We took a detour and steered to an outcrop at the top of a small hill. It must have been barely seven, but the night had already crept into every corner and chink of Coolangatta. Treading barefoot over the berm, the moon came into view above an open ocean like a swatch of pure white paint dripping over an infinite inkwell. Directly in front of us, waves thrashed in thick, silvery ropes. Devon explained the significance of where we were: surfers from around the world came here to ride the swell and test their skills at Snapper Rocks. He pointed a finger across the dark horizon. In the far distance, I could barely make out the shape of Surfer’s Paradise. It looked like an apparition—a ghostly Atlantis rising out from the water ahead of a coming storm. My toes curled in the wet grass. It was starting to rain.
Fortunately, on Queensland’s Gold Coast, rainstorms pass as quickly as they come. The torrential downpours were padded by moments of sun, and the faraway stalagmites of Surfer’s appeared, disappeared, and reappeared within the span of minutes. Along the five-mile stretch of uninterrupted shoreline from Coolangatta to Currumbin, the sea pounded relentlessly against the sand. Glasslike linings glistened as they threaded through the barrels of the breaking waves.
Surfers with radiant, bronze bodies and tousled hair ruled over this edge of the continent. With their boards in tow and wetsuits drenching in adrenaline, they put the ‘cool’ in Coolangatta. I felt out of place taking my long romantic walk alone. I thought of you on the other side of the world…
The rain returned just as I reached Currumbin. I took Devon’s advice to visit the wildlife sanctuary, where many of the Gold Coast’s native fauna nestle a stone’s throw from the beach. Koalas were cradling drowsily on their favorite gum trees while nearby, frisky red roos hopped from hand to hand scouting for their next snack. Up above, hundreds of rainbow lorikeets flashed, flittered, and flaunted their vibrant plumes. I suppose it was what Eden must have looked like in the minds of many.
The following days passed by as quickly as a riptide. Under the choppy waves of the Tweed River, I was immersed in a world of weightlessness and wonder. We drifted down the roily riverbed alongside lionfish, lobsters, and the occasional brooding stingray. With my diving certificate complete, the shimmering skyscrapers of Australia’s entertainment capital loomed ever closer.
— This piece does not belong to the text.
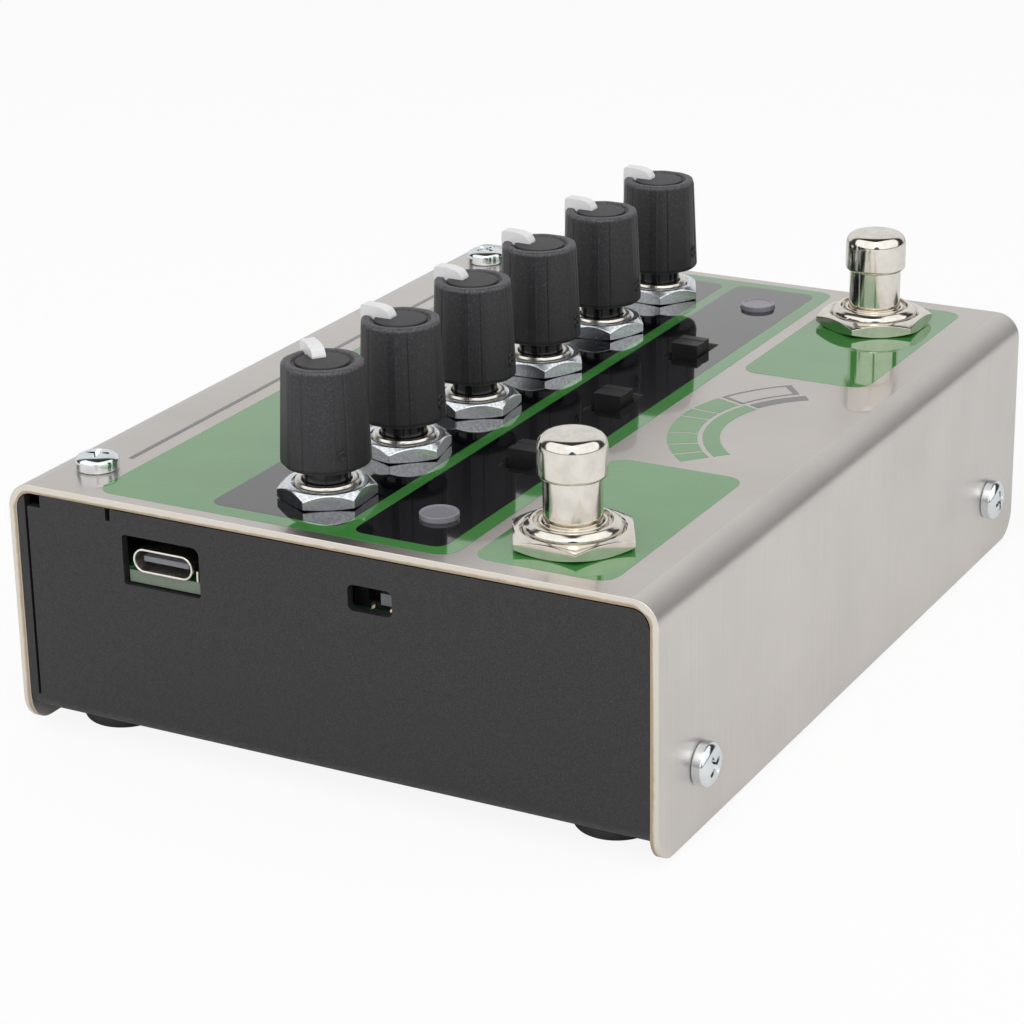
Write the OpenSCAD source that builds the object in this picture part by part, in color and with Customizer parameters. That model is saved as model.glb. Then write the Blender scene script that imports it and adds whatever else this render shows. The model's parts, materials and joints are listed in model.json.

I felt at ease in Surfer’s Paradise. It appealed to the ordinary in me—a me who never could connect with coolness, who wanted to simply observe the world turning without being exposed to it. The soaring high-rises took me under their shadows: I was unseen, anonymous, a part of the landscape. Hordes of tourists frolicked in the ocean and I was happy to be one of them. Hordes of others took photos and I joined them too. A few combed the beach for clams, plucking one out ever so often from the sand. I imagined only the locals knew about this secret. I pictured them hauling their filled buckets home and the delicious plates of stir-fried clams that awaited.
Along the esplanade, Brazilian men teased spectators with their tribal tattoos and treasure trails as they lunged and flexed about. I felt no shame in stopping to stare a while. Whichever way my whimsies steered—be it watching futevôlei to indoor skydiving to a Thai massage—I could pursue them freely. From atop the SkyPoint Observation Deck, I saw for the very first time the whole of the Gold Coast. It was an indulgent sight, a glorious Venetian sprawl of canalside villas and private jetties. I traced the gleaming towers to where they relinquished to the wilderness of the Australian hinterland and where the dynamic pulse of the city sunk back into green, undulating hills. Nothing lacked in Paradise; not from where I stood.